As they say, Quod Erat Demonstrandum.

This slices Dillahunty's position to the bone. Obviously, reason, logic, and language are joined at the hip. Every proposition begins with the unspoken words, "The following is true." If instead every proposition must begin with the words, "The following can be both true and false," language and discourse are emptied of all worth. So is the human mind. Even Dillahunty's case for negative atheism is tossed in the bin. Unless logic is understood as axiomatic, what's the point of asking for evidence of anything?

To be fair, Dillahunty does not want to throw out logic. On the contrary, he invokes it routinely. But on what grounds does he do so if he rejects its axiomatic status? On the grounds that it has proved useful. (Tomorrow? Who can say with certainty?) They work. Thus, he says, they are reasonably accepted by rational people.

But this can't be right. Reason does not judge the laws of logic. Instead, reason is founded on logic, namely, that A is A. Part of what it means to be reasonable is to be attentive to the requirements of logic. Dillahunty's put the cart before the horse.

Yes, we are "stuck," as it were, with logic. But that's a feature, not a bug. As Wittgenstein taught: "Logic fills the world: the limits of the world are also its limits.... What we cannot think, that we cannot think: we cannot therefore say what we cannot think." He went on to add that we cannot even imagine reaching a line with something else on the far side. What would be on the other side? An illogical world? All such talk is literally nonsense.


One final thought: Dillahunty goes to great pains to rebut those who think that "reason is in fact absolute." I'm not sure whom he has in mind, Descartes maybe, but for him, God made certainty possible, so that has no relevance for atheists. What would it mean for reason to be absolute? If it would mean that reason can make us infallible and omniscient, then he's right: reason is not absolute. But that is a ridiculous standard. Nor is it what any naturalist has expected from reason. 

Dillahunty, in fact, has turned the truth upside down. Fallibility is not what limits reason. Quite the reverse, reason limits fallibility. We need reason and logic precisely because we are not omniscient. God would not need reason. He'd know everything instantly and without effort. He'd just know. We can't do that. So we need a guide in our quest for knowledge. Reason and logic are guides. You can't reasonably complain that reason doesn't deliver omniscience ("absolute certainty" -- a red herring) because it never promised to do that. On the contrary, it's a faculty and a set of tools exactly appropriate to fallible beings. Again, infallible beings would have no use for reason.

Try this analogy: reason is like a hammer. If a carpenter hits his thumb instead of the nail, it's not a shortcoming of the hammer. Similarly, if a reasoning person makes a mistake, it's not a shortcoming of reason. It demonstrates the uncontroversial truth that people are fallible, which is why they need reason.

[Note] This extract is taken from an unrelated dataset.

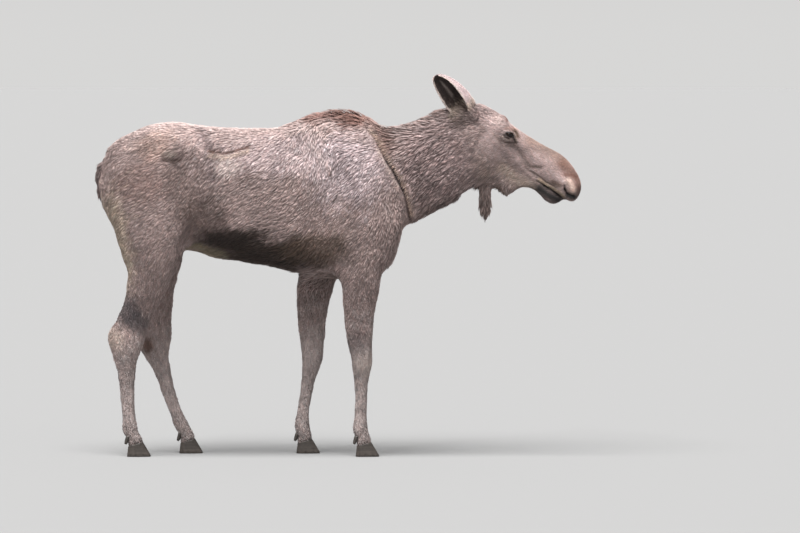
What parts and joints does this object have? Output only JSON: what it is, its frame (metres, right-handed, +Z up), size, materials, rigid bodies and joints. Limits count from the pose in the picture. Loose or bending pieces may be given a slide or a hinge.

Dillahunty may agree with a lot of what I say here. Yet he also says, "The problem is you can’t demonstrate ... that nothing that can violate reason. And I would agree that seems to be the case. The problem is you can’t demonstrate it.” Just before that he says, “At some point, when you’re trying to figure out just how confident you are [about a knowledge claim], you have to get to the point of all of this being contingent on reason being reasonable." Yikes!

This is more nonsense. Is he saying the reasonableness of reason is a contingent fact subject to being discredited someday? (Would he say that about arithmetic?) What does that mean? What would constitute evidence of reason's unreasonableness? How would the alleged evidence be examined if we're not allowed to use reason for that purpose without being accused of circularity?

And what does it mean for something to "violate reason"? Is he thinking of miracles? What Dillahunty consistently fails to understand is the contextual nature of knowledge and concepts. The concept demonstration (like proof and evidence) PRESUPPOSES reason and its efficacy, not vice versa. If reason were inefficacious, asking for a demonstration of anything would be a waste of time.

In other words, reason and logic are self-validating.